• _What to produce_
Give all of the lines again, with nothing added or dropped.

+++

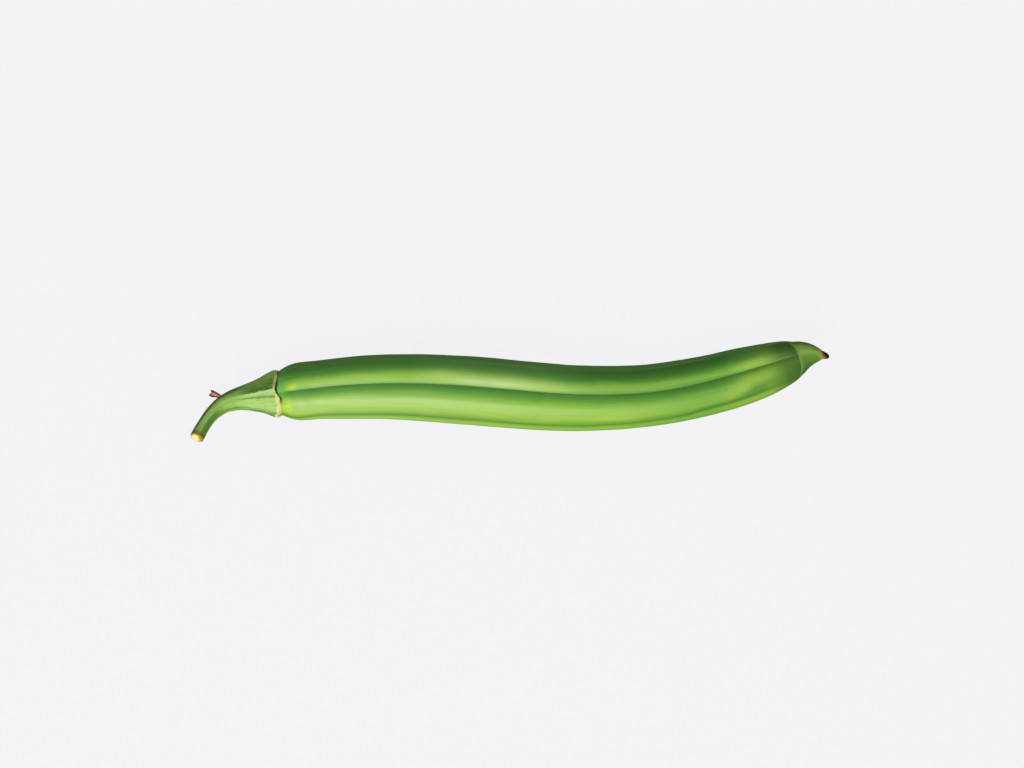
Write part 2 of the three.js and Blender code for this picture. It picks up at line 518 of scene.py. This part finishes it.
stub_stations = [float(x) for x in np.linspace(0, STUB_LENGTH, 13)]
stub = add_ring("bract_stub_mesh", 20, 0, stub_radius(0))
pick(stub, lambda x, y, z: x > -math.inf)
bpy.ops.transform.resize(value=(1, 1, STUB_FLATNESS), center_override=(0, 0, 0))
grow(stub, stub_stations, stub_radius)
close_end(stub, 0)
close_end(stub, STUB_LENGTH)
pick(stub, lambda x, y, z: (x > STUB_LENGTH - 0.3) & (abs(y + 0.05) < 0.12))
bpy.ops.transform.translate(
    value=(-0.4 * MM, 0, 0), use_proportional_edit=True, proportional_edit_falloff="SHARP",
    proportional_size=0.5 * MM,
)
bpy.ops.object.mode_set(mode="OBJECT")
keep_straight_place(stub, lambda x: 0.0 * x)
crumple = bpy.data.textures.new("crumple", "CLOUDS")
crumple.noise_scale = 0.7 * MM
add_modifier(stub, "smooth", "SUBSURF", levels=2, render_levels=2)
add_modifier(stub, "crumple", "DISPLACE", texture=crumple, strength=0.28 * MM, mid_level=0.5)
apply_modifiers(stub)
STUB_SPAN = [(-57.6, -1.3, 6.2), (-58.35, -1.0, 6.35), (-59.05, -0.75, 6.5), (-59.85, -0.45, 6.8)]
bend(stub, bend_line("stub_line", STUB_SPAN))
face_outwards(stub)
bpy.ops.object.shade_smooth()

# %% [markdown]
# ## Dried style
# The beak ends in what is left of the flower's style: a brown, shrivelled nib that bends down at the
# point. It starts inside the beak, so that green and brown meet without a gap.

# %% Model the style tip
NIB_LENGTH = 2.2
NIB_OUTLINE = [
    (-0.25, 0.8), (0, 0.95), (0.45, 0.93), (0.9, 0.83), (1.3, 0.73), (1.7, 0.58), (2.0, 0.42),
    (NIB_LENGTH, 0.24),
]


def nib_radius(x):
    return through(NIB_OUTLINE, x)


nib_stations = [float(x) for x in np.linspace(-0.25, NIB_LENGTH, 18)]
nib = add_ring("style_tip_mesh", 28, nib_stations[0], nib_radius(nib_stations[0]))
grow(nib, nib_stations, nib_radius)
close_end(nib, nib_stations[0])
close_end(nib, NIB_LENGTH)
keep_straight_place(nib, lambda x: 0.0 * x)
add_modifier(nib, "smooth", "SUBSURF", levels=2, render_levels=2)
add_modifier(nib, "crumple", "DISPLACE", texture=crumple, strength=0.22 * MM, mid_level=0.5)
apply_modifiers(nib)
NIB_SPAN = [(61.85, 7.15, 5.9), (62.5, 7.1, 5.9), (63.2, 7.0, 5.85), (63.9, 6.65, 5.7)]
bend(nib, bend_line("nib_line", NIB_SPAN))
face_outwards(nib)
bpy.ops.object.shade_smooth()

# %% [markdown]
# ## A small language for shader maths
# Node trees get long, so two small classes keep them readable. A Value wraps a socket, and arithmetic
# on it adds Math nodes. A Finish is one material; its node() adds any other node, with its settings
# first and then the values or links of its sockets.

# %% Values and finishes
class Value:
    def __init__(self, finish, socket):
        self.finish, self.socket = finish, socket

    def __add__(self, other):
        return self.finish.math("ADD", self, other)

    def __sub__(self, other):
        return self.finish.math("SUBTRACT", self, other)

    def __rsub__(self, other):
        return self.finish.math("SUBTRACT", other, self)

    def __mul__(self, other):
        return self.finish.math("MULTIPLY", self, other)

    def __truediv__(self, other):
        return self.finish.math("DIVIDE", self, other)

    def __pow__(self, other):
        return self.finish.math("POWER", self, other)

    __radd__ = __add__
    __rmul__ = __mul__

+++

• _Result for this task_
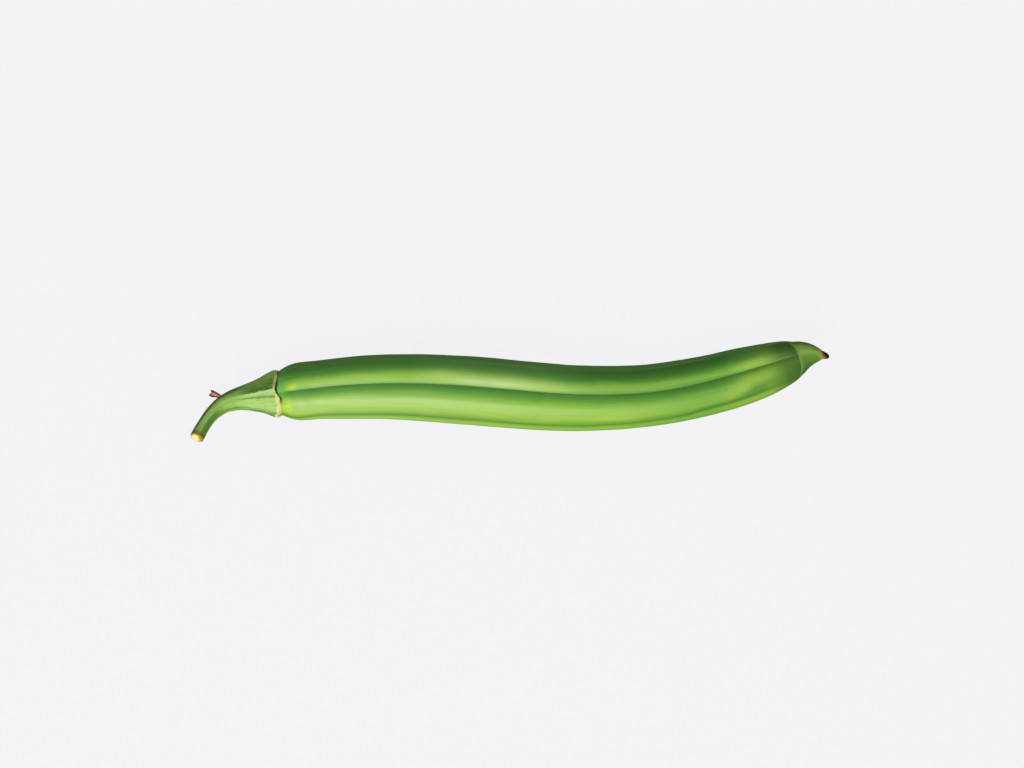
Write part 2 of the three.js and Blender code for this picture. It picks up at line 518 of scene.py. This part finishes it.
stub_stations = [float(x) for x in np.linspace(0, STUB_LENGTH, 13)]
stub = add_ring("bract_stub_mesh", 20, 0, stub_radius(0))
pick(stub, lambda x, y, z: x > -math.inf)
bpy.ops.transform.resize(value=(1, 1, STUB_FLATNESS), center_override=(0, 0, 0))
grow(stub, stub_stations, stub_radius)
close_end(stub, 0)
close_end(stub, STUB_LENGTH)
pick(stub, lambda x, y, z: (x > STUB_LENGTH - 0.3) & (abs(y + 0.05) < 0.12))
bpy.ops.transform.translate(
    value=(-0.4 * MM, 0, 0), use_proportional_edit=True, proportional_edit_falloff="SHARP",
    proportional_size=0.5 * MM,
)
bpy.ops.object.mode_set(mode="OBJECT")
keep_straight_place(stub, lambda x: 0.0 * x)
crumple = bpy.data.textures.new("crumple", "CLOUDS")
crumple.noise_scale = 0.7 * MM
add_modifier(stub, "smooth", "SUBSURF", levels=2, render_levels=2)
add_modifier(stub, "crumple", "DISPLACE", texture=crumple, strength=0.28 * MM, mid_level=0.5)
apply_modifiers(stub)
STUB_SPAN = [(-57.6, -1.3, 6.2), (-58.35, -1.0, 6.35), (-59.05, -0.75, 6.5), (-59.85, -0.45, 6.8)]
bend(stub, bend_line("stub_line", STUB_SPAN))
face_outwards(stub)
bpy.ops.object.shade_smooth()

# %% [markdown]
# ## Dried style
# The beak ends in what is left of the flower's style: a brown, shrivelled nib that bends down at the
# point. It starts inside the beak, so that green and brown meet without a gap.

# %% Model the style tip
NIB_LENGTH = 2.2
NIB_OUTLINE = [
    (-0.25, 0.8), (0, 0.95), (0.45, 0.93), (0.9, 0.83), (1.3, 0.73), (1.7, 0.58), (2.0, 0.42),
    (NIB_LENGTH, 0.24),
]


def nib_radius(x):
    return through(NIB_OUTLINE, x)


nib_stations = [float(x) for x in np.linspace(-0.25, NIB_LENGTH, 18)]
nib = add_ring("style_tip_mesh", 28, nib_stations[0], nib_radius(nib_stations[0]))
grow(nib, nib_stations, nib_radius)
close_end(nib, nib_stations[0])
close_end(nib, NIB_LENGTH)
keep_straight_place(nib, lambda x: 0.0 * x)
add_modifier(nib, "smooth", "SUBSURF", levels=2, render_levels=2)
add_modifier(nib, "crumple", "DISPLACE", texture=crumple, strength=0.22 * MM, mid_level=0.5)
apply_modifiers(nib)
NIB_SPAN = [(61.85, 7.15, 5.9), (62.5, 7.1, 5.9), (63.2, 7.0, 5.85), (63.9, 6.65, 5.7)]
bend(nib, bend_line("nib_line", NIB_SPAN))
face_outwards(nib)
bpy.ops.object.shade_smooth()

# %% [markdown]
# ## A small language for shader maths
# Node trees get long, so two small classes keep them readable. A Value wraps a socket, and arithmetic
# on it adds Math nodes. A Finish is one material; its node() adds any other node, with its settings
# first and then the values or links of its sockets.

# %% Values and finishes
class Value:
    def __init__(self, finish, socket):
        self.finish, self.socket = finish, socket

    def __add__(self, other):
        return self.finish.math("ADD", self, other)

    def __sub__(self, other):
        return self.finish.math("SUBTRACT", self, other)

    def __rsub__(self, other):
        return self.finish.math("SUBTRACT", other, self)

    def __mul__(self, other):
        return self.finish.math("MULTIPLY", self, other)

    def __truediv__(self, other):
        return self.finish.math("DIVIDE", self, other)

    def __pow__(self, other):
        return self.finish.math("POWER", self, other)

    __radd__ = __add__
    __rmul__ = __mul__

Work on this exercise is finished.